Information shown:
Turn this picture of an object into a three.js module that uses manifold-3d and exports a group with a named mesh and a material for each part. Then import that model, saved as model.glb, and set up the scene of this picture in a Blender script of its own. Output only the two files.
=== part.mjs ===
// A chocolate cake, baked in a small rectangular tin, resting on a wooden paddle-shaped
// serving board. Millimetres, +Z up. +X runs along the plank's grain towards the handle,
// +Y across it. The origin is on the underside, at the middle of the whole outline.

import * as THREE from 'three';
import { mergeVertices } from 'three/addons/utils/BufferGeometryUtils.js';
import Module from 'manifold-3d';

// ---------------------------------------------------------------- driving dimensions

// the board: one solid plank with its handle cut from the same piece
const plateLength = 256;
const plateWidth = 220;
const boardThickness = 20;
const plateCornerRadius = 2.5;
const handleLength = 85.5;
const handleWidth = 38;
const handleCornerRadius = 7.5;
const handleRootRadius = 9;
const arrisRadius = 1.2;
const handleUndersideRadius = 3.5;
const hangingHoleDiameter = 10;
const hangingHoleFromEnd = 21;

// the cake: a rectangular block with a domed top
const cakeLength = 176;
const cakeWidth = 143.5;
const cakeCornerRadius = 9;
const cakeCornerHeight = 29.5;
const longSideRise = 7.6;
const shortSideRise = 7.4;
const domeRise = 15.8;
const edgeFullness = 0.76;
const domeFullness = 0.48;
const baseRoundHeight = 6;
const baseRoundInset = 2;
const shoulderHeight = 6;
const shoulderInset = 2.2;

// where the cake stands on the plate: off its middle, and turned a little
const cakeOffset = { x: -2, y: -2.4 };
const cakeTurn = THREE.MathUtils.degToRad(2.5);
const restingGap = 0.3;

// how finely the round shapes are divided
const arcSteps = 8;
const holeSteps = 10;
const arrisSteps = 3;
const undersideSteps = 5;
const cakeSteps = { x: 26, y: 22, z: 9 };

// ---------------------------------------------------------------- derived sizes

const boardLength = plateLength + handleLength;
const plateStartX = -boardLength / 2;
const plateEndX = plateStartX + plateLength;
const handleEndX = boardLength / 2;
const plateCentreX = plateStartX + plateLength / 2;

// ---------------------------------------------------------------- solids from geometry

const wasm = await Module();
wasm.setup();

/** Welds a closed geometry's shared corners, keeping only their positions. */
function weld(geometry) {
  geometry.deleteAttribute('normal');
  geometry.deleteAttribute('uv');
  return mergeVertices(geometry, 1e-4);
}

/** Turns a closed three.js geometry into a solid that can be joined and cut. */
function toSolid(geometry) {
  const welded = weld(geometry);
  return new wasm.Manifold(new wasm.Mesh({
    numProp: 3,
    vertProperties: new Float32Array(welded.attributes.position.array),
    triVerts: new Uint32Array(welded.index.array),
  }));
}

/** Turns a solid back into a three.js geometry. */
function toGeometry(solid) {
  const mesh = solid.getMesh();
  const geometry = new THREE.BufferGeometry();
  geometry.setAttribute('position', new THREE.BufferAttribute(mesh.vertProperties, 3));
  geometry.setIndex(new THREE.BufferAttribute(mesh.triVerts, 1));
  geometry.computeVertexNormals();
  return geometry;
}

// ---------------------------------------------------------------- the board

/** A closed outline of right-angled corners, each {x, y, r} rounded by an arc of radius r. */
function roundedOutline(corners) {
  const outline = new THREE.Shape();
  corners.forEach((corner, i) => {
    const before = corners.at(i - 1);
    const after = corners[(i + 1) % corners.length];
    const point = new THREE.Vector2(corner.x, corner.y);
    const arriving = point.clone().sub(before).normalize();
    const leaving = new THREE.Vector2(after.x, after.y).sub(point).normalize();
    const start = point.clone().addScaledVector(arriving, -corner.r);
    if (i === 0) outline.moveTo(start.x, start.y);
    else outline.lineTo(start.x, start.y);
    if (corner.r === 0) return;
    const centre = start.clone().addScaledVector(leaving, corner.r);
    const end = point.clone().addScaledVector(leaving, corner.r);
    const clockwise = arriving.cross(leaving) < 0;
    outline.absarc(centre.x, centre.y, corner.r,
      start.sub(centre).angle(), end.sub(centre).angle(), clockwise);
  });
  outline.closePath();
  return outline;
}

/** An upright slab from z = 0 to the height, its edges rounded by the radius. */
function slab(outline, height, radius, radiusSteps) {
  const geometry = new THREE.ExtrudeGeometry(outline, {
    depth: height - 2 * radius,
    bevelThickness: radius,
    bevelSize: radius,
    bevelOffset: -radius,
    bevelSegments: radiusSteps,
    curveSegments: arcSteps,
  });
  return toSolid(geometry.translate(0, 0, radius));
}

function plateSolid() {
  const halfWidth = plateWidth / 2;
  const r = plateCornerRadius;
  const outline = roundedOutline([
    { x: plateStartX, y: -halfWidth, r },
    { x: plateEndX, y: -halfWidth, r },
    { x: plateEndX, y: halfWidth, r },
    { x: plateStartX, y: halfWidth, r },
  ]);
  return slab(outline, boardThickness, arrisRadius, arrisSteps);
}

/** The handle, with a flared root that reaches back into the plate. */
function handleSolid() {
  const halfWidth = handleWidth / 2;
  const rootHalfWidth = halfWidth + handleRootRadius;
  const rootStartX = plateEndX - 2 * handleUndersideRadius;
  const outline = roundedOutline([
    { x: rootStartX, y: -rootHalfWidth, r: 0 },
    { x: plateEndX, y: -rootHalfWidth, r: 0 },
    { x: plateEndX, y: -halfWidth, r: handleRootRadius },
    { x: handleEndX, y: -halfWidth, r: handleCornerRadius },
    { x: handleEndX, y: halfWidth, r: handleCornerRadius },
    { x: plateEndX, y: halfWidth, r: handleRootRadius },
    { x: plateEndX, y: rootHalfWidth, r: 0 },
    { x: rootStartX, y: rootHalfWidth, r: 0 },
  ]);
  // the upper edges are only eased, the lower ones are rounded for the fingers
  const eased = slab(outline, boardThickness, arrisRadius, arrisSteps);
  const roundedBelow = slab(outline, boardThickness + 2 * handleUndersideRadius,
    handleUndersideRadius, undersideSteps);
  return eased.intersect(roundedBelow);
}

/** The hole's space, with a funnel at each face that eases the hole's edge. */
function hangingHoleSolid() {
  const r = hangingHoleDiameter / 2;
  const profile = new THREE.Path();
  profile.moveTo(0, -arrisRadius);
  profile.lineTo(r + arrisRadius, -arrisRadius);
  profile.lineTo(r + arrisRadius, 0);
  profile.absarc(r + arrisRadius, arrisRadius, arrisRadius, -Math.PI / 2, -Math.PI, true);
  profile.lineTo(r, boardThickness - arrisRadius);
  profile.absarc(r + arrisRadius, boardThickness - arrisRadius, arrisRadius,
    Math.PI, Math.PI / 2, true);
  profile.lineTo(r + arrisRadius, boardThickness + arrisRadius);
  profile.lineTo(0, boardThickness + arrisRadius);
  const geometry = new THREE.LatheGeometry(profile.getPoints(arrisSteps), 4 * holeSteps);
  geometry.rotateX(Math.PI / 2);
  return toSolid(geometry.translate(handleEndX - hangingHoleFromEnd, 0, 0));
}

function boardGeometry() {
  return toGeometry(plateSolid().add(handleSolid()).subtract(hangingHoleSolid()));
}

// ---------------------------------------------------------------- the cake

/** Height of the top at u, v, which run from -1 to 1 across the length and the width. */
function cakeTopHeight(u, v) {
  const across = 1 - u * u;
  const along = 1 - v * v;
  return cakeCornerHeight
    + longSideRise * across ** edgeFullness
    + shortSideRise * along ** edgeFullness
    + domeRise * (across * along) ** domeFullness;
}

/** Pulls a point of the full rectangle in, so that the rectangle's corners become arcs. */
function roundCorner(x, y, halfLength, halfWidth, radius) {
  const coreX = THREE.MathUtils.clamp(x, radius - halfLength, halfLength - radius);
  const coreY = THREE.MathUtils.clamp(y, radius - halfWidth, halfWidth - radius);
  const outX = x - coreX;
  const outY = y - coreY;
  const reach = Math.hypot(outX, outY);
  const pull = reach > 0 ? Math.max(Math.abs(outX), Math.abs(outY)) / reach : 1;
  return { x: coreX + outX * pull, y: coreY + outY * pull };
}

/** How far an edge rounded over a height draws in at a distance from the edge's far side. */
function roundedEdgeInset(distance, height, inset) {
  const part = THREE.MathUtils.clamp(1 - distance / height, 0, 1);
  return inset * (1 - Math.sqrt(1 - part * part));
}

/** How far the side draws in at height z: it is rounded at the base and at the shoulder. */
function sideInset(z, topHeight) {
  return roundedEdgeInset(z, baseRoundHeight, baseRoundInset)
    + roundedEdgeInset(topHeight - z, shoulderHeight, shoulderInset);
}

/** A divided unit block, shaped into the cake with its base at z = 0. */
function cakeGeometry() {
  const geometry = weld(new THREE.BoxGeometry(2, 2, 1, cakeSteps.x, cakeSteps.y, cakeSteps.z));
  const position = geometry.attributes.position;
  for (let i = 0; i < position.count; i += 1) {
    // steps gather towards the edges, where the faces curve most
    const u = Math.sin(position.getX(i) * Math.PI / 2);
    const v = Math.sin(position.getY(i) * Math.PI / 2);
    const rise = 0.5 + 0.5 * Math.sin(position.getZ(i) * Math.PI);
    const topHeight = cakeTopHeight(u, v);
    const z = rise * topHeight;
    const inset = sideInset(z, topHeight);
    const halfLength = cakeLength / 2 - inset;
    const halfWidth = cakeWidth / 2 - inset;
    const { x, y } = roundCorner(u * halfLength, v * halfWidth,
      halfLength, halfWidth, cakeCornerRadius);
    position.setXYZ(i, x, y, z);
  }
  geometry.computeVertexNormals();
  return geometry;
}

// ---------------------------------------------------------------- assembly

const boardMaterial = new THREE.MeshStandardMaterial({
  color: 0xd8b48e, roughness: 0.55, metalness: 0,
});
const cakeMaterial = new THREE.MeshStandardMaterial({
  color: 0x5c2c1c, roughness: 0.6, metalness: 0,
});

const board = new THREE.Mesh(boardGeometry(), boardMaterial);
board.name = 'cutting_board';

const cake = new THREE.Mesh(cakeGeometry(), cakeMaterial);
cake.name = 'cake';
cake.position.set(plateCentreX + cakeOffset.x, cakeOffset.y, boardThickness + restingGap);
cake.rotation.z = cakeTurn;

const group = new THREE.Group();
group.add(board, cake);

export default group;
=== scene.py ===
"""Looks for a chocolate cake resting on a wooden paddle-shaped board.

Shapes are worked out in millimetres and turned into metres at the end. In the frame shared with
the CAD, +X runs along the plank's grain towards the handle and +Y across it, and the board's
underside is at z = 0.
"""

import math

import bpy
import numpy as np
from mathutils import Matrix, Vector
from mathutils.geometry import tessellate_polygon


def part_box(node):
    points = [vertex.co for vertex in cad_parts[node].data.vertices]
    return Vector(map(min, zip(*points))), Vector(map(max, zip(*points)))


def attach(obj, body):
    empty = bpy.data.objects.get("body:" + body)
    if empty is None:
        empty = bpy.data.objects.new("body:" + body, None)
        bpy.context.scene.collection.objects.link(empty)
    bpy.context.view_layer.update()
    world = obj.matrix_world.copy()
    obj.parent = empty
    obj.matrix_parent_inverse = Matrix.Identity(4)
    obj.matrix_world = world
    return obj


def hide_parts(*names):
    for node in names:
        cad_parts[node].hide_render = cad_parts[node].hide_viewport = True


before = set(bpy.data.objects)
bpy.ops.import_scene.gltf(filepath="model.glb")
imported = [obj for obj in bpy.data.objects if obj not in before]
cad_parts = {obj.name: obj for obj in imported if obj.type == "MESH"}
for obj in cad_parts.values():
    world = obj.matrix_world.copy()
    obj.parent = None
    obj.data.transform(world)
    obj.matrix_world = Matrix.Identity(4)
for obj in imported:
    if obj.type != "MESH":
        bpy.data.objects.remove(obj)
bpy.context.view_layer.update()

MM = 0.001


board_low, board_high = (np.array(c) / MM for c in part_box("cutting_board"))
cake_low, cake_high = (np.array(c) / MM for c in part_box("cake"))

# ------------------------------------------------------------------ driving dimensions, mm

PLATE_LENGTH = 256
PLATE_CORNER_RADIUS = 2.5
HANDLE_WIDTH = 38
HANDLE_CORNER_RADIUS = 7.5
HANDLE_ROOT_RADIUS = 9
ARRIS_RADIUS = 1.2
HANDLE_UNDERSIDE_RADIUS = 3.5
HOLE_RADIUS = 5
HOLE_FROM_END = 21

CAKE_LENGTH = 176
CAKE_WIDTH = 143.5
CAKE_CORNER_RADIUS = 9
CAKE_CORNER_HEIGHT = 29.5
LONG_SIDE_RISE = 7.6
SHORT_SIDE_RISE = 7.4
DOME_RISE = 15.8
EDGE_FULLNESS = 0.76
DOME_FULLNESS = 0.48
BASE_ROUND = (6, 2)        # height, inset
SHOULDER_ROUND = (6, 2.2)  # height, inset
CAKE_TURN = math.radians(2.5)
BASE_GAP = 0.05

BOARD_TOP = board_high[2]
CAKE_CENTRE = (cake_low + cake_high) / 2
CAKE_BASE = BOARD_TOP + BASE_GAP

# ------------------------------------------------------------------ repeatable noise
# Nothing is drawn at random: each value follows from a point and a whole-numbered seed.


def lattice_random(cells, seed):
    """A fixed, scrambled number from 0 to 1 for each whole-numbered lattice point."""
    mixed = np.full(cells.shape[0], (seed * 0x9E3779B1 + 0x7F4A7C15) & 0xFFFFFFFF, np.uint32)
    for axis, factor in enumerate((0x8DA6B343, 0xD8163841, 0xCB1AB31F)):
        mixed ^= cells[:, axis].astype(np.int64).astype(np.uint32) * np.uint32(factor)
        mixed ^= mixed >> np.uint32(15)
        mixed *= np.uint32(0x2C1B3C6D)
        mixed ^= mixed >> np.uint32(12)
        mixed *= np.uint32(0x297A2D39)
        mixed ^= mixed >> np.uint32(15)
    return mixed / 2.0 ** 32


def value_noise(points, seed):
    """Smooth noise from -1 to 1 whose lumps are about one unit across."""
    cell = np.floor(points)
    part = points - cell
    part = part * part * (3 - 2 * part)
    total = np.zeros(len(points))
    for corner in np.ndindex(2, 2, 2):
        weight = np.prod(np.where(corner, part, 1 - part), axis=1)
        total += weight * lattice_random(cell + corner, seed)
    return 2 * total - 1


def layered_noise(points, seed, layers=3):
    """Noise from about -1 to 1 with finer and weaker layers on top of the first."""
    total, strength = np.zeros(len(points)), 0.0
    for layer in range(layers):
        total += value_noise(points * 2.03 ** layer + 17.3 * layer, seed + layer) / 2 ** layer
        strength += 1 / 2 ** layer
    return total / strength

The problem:
Pick out the lines above that hold the string "before" and show them.

Full answer:
    const before = corners.at(i - 1);
    const arriving = point.clone().sub(before).normalize();
before = set(bpy.data.objects)
imported = [obj for obj in bpy.data.objects if obj not in before]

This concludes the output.